When it comes to mentoring, there are an additional 3 Ps: passion, pain, and priorities. These are the keys to good mentoring. Ask yourself, what is this person’s Passion? What do they want to accomplish? What is their why? Once you know that, you can help them pursue their passion and reach their goals.

The next P is Pain. The next thing a mentor needs to know about the person they’re mentoring is, what is their pain? What are their challenges? What are their short-comings? What are their concerns? Once you know those, you can help them work through those challenges and concerns. You can advise them on how to keep moving forward.

The final P is Priorities. What are their priorities? What do they want to put first? What do they need to put first? Knowing these will give structure to your guidance.

If you can understand their passion, pain, and priorities, you will be a very effective mentor. This in turn will help the individual achieve the goals they are pursuing, which is very rewarding and fulfilling for you as their mentor. You want to help the person you’re mentoring get to the top of their mountain.

When it comes to obtaining a mentor or becoming a mentor, there is no magic way to go about it. It is kind of like asking for referrals; it’s just asking in whatever way is most comfortable for you.

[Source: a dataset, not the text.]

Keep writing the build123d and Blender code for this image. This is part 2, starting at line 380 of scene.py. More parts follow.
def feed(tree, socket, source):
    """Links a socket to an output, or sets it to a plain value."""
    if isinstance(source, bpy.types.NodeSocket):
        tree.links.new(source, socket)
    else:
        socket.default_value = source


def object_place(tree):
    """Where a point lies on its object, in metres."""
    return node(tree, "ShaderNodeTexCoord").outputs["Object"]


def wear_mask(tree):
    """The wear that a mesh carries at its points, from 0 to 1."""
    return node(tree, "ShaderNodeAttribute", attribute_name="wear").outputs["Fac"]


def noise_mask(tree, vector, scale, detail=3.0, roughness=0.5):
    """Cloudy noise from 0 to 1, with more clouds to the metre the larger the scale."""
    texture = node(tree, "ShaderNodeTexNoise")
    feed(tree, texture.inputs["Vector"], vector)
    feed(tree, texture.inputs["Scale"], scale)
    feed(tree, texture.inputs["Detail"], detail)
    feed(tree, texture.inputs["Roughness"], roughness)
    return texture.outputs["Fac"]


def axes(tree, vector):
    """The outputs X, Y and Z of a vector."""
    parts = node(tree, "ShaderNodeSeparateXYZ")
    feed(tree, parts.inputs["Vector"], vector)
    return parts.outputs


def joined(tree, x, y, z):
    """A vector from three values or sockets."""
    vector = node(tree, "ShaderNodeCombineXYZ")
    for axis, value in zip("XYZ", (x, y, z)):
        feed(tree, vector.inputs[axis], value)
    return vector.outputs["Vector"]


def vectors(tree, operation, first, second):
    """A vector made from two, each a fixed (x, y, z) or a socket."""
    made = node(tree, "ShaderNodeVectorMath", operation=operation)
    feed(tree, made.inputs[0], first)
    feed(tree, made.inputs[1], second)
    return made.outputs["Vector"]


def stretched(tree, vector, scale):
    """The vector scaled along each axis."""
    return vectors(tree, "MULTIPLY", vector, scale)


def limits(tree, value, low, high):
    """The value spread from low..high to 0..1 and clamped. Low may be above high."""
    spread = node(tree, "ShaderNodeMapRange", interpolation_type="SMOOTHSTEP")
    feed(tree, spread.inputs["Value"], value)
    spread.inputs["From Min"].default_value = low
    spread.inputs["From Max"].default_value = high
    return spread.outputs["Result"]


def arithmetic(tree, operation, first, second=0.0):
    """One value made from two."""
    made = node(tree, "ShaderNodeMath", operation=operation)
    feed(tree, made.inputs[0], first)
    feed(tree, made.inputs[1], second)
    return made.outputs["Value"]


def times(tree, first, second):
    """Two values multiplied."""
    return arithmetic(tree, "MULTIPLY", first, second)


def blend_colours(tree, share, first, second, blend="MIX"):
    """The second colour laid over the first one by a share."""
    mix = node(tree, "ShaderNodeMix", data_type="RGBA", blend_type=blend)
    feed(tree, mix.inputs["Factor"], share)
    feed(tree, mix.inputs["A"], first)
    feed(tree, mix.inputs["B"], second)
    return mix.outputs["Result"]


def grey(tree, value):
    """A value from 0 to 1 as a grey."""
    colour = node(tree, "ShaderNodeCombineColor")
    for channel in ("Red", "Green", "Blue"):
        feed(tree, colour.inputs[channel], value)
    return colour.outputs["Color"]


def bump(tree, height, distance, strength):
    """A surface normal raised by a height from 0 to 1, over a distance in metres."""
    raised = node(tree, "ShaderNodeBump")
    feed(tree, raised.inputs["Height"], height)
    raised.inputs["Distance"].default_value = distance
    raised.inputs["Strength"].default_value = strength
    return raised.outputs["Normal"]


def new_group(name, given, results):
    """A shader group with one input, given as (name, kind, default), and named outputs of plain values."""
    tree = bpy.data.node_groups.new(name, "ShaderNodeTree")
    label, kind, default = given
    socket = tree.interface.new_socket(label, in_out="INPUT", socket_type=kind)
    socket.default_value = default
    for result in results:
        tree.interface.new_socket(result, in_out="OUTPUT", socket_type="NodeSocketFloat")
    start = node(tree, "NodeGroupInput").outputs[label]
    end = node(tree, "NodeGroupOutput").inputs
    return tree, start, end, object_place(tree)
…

When you see someone you want to emulate and that you feel you can learn from, you have to work up the courage to ask them if they’ve considered being a mentor.

One word of caution, if you are asking someone to serve as a mentor to you, be ready to play the game and commit. If the person accepts your offer and says, “Yes, I’ll mentor you, here are my expectations of you…” you have to be ready for those expectations. It’s a 2-way street. You can’t ask someone to be your mentor and then tell them it’s only on your terms. You can’t just be in it for yourself. You have to be ready to play the game.

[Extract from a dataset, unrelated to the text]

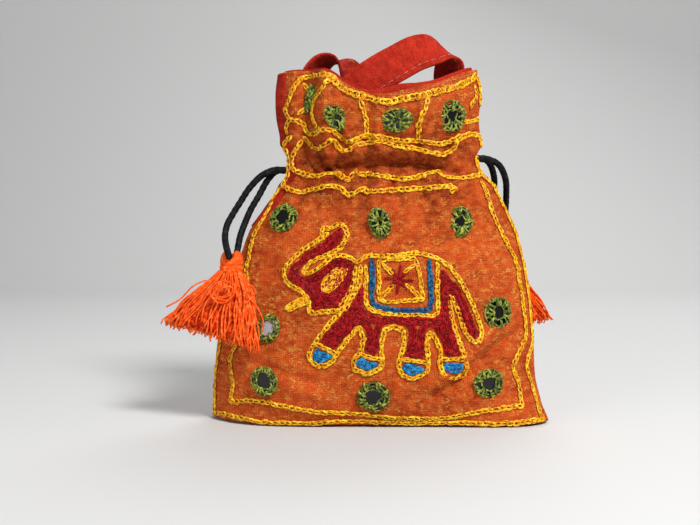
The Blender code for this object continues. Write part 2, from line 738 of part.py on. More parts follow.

Likewise, if you would like to mentor someone that you feel has a lot of potential, and you would like to help them reach that potential, there is nothing wrong with reaching out to that person. Ask them about their goals, their passions, their pain, and their priorities. Get to know them. See if there is a connection. Say that you are open to working with this person and that you are willing to be their mentor. There is no right way to ask the question. You just have to be courageous and do it.

Now, once someone agrees to be mentored or someone agrees to mentor somebody, it’s important to have a conversation about expectations. How is the mentored relationship going to work? Will it be formal or informal? How often will you meet, and where? Meetings might involve getting together once a month for lunch, or a drink, or coffee, meeting up at the office before work on Monday to talk about the upcoming week, or meeting on Friday afternoon to talk about the past week. It’s really up to the 2 of you. I would say that the best thing to do at your meetings is sharing victories and defeats with each other, but the first and most important discussion you need to have is about expectations. That way, both of you are on the same page in terms of what you expect from the other person, and what the other person expects from you.

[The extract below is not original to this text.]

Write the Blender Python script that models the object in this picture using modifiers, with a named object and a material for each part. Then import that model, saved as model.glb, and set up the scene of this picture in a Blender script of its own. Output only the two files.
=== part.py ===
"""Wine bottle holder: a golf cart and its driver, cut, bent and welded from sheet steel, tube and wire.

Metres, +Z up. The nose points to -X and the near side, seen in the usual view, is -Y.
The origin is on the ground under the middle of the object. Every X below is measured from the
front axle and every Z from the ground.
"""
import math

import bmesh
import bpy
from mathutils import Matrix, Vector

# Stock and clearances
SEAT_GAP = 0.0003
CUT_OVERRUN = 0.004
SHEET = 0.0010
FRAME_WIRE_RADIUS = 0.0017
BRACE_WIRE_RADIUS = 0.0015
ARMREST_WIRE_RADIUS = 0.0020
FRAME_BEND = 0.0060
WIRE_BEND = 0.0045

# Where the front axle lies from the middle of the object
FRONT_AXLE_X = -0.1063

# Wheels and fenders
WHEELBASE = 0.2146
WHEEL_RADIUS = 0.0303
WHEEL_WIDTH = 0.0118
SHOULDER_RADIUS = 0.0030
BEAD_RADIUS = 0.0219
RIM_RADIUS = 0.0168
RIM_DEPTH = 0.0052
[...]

So, how do you pick the right mentor? Is it someone that has climbed your Mount Everest? Is it someone that is winning the game at a certain level? What qualities should you look for in a mentor?

The main thing to look for is a person that you want to emulate in some aspect of your life, and you may have mentors in different areas. You may have a professional mentor at work. You may have a spiritual mentor because you want to emulate the way that person leads their spiritual life. You might have a mentor in the physical fitness realm, where your mentor makes sure you stay healthy and fit. You might have a mentor who you really admire in terms of how they handle their family and personal relationships. So you can have different mentors for different areas of your life. What you will find is that the best mentors do a good job in all of those areas. Somebody could be a great mentor in business but have challenges in their personal life, but chances are, those problems are going to carry over into their business, so that person may not be the best mentor.

Your mentor is your role model. When you find yourself in a difficult situation, you want to ask yourself what your mentor would do in that situation. If you really respect and admire your mentor, you will want to emulate them and their problem-solving skills.

In an earlier chapter, I stressed the importance of asking and answering these two questions, who are you becoming and who are you being? Are you becoming the person you want to be down the road? Are you working toward your goals? The decisions that you make today all focus on the question “Who are you being?” Are you being the person that makes decisions to help you become the person you want to be in the future? Both of these questions help you stay on track.